Elliot suggested that the years of ignoring diversity as a serious issue means that change will not come quickly.

“We’ve had years and years of anti-employee, anti-union analysts. Those people still work at the department,” Elliot explained. “Within the last four years, more people have been brought in, and those people have the same sorts of ideas. Despite the fact that the president and our secretary—their heart is in making change—there is resistance that we see from central office to the VISN down to the facilities.”

Victor LaGroon, director and chairman of the Black Veterans Empowerment Council, added that this resistance to change is compounded because of the federal government’s own inconsistent focus on diversity and inclusion. 

“We haven’t done enough historically. This goes beyond the last previous two administrations; it’s a systemwide issue, and it’s become a cultural issue,” LaGroon testified. “There are people who have worked there long enough that they don’t buy into change. We recognize that some people know they can wait out an administration. We need to have the system in place so that, no matter who the secretary is, who the president is, this body can be assured that veterans are being treated in an equitable way.”

Johnson said he believes that VA and his office have a real chance at enacting meaningful change in the department by embracing the principles of conscious inclusion, diversity, equity and access (IDEA). Conscious IDEA is meant to foster a culture that minimizes bias and recognizes and addresses system-wide inequities rather than ignoring them. 

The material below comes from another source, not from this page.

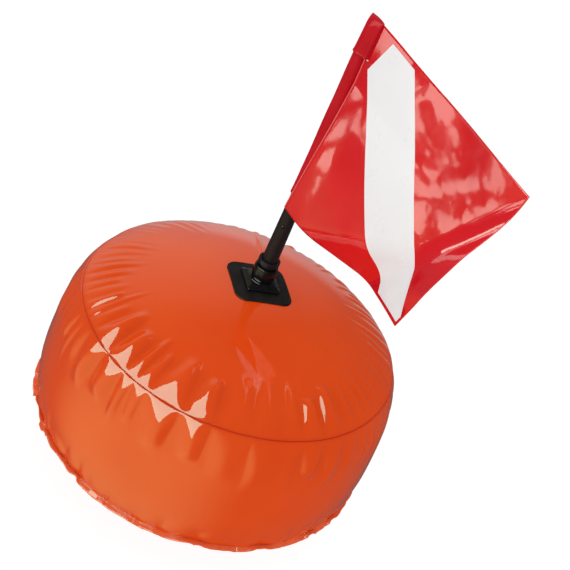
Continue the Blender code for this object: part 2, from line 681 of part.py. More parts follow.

He pointed to recent efforts at the Kansas City VAMC as an example of the agency’s success in this area. 

In June 2020, Black employees at the hospital were asked by management to act as living installations in a Black History museum, part of a planned Juneteenth celebration. Employees were asked to play characters like Harriet Tubman, Martin Luther King, Jr. and George Floyd, whose death at the hands of police officers sparked the ongoing anti-police protest movement. 

The request was the last straw for employees who went public with years of complaints about discrimination and racist behavior at the hospital. 

According to Johnson, VA has appointed 12 special emphasis program managers and is in the process of hiring a diversity and inclusion officer for the hospital. 

“The special emphasis program managers will review policies, practices, and procedures to help eliminate any discrimination against minorities, women, and people with disabilities, and report their findings to the medical center director,” Johnson explained. “We are taking a similar enterprise approach with VA medical centers in Dublin [Georgia], Milwaukee and Bedford [Massachusetts].”

As for how to judge whether VA is succeeding in its diversity efforts, the metrics don’t exist to adequately track that, Johnson said. “An internal workgroup has just kicked off and that includes measures and metrics, and we are going to look for ways to show that VA is changing.”